Information given:
- - - - -

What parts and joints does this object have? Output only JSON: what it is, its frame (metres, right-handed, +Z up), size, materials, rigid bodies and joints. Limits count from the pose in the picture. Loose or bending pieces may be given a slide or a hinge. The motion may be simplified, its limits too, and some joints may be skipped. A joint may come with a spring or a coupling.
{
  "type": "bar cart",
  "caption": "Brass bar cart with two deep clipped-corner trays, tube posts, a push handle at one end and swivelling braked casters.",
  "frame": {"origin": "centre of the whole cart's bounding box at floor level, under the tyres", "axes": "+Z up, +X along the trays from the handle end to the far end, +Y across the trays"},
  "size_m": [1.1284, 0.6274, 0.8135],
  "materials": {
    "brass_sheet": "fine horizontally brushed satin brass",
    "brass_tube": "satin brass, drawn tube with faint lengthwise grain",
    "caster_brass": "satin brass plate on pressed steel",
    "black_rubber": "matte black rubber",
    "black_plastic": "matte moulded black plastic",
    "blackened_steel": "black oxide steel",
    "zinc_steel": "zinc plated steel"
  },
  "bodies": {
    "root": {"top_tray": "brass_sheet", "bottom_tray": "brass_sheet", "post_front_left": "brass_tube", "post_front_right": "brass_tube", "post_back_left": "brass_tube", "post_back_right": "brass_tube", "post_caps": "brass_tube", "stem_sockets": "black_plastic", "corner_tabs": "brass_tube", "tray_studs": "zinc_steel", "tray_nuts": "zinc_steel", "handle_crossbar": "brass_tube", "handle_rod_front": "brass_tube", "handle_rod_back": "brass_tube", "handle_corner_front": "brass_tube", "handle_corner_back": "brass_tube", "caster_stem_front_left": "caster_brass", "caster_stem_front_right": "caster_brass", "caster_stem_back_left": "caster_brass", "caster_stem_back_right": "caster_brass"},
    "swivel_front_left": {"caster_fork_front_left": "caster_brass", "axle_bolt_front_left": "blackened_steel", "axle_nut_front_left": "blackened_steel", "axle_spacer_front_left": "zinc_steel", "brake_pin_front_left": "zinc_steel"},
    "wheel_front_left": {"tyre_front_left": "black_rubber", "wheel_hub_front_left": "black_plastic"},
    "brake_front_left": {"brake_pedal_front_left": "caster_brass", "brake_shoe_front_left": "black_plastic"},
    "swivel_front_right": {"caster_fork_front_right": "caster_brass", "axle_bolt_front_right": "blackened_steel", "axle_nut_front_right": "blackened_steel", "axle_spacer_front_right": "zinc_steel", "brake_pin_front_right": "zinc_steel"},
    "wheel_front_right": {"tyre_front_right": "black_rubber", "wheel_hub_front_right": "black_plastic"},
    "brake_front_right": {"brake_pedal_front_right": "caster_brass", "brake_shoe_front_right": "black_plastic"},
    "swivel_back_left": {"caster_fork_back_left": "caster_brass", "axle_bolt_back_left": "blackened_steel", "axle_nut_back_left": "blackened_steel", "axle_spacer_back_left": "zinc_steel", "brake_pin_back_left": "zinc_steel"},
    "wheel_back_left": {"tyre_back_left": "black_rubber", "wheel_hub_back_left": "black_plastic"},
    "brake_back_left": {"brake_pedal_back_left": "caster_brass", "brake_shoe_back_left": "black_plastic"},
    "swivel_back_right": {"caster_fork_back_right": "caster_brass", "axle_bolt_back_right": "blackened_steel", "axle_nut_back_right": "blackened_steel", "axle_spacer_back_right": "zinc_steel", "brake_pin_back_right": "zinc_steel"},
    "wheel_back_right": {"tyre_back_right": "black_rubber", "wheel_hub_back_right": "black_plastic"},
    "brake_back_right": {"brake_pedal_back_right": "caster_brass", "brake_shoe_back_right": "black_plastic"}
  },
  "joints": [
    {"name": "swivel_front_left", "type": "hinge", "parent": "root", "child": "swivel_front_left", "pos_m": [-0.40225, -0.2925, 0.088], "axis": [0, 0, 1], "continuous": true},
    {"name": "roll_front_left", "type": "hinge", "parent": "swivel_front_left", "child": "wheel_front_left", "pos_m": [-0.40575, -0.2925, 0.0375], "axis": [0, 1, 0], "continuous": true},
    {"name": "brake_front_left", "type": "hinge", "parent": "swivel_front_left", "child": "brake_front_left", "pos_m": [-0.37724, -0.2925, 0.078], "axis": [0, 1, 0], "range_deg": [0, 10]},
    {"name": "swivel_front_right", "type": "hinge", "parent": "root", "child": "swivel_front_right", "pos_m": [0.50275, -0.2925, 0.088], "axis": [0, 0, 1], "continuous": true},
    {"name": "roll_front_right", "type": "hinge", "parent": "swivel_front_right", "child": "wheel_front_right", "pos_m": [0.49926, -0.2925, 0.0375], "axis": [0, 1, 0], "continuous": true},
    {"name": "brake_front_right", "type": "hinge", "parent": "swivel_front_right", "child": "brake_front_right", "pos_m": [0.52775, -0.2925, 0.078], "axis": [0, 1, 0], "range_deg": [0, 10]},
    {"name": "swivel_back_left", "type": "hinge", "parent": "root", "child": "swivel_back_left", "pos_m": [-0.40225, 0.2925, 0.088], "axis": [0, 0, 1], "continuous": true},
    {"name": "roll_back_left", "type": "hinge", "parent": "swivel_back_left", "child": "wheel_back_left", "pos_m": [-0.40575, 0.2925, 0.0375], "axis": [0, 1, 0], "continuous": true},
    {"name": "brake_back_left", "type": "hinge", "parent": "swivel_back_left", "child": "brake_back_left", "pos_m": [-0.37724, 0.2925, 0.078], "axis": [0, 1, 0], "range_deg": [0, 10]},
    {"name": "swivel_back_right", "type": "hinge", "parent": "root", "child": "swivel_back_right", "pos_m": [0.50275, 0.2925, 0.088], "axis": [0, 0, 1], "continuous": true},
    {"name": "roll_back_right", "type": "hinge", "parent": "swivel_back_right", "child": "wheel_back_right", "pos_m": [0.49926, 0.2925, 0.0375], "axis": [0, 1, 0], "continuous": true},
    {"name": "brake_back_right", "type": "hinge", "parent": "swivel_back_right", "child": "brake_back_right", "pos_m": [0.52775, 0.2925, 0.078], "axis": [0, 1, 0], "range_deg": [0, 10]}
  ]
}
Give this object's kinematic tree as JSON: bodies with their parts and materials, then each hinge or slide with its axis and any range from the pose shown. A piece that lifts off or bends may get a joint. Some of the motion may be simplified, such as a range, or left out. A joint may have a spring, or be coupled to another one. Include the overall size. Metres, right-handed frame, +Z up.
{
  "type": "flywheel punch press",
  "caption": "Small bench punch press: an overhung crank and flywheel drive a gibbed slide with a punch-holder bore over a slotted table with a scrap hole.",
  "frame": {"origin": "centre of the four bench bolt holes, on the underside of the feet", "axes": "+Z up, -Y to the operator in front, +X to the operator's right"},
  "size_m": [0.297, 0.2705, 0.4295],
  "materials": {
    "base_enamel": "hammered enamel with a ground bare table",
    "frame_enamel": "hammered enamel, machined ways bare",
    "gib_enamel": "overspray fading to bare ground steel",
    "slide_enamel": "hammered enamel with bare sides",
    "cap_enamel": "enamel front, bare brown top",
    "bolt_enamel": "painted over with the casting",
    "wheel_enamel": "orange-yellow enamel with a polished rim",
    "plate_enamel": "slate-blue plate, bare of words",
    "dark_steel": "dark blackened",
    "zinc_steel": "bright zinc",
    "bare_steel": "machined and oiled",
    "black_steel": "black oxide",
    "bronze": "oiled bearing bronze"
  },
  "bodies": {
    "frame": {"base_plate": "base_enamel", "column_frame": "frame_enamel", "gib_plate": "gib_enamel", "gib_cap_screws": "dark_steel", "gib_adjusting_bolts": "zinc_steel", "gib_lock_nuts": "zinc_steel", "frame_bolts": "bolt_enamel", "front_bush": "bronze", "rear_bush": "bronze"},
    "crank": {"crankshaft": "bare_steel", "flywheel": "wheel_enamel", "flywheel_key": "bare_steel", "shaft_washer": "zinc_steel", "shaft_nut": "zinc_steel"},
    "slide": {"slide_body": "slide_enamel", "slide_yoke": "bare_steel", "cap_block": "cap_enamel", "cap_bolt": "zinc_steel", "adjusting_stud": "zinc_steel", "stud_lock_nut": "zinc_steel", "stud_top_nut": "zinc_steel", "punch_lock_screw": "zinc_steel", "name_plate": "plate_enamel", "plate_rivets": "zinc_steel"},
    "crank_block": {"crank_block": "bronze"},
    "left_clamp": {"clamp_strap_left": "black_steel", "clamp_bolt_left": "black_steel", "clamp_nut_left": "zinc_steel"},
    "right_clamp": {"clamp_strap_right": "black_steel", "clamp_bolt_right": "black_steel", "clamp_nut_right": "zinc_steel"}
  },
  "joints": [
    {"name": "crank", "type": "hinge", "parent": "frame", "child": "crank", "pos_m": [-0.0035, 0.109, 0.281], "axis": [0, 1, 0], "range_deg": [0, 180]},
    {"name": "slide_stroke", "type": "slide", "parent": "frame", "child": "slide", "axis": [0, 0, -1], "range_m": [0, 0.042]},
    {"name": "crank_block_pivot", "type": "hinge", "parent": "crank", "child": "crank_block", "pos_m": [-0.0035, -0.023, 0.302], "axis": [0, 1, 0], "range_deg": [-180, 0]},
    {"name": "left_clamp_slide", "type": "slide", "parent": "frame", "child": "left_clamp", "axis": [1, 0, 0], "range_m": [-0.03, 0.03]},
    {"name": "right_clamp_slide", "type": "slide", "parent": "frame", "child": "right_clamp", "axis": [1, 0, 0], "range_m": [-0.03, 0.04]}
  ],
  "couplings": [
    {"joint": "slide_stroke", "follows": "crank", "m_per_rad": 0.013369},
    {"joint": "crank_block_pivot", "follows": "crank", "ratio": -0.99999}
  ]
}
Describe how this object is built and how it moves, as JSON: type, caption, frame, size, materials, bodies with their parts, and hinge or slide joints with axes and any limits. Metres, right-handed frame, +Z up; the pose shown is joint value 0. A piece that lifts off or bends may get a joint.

- - - - -

Give the number of lines in the data that contain "bends", with no other words.

Written reply: 2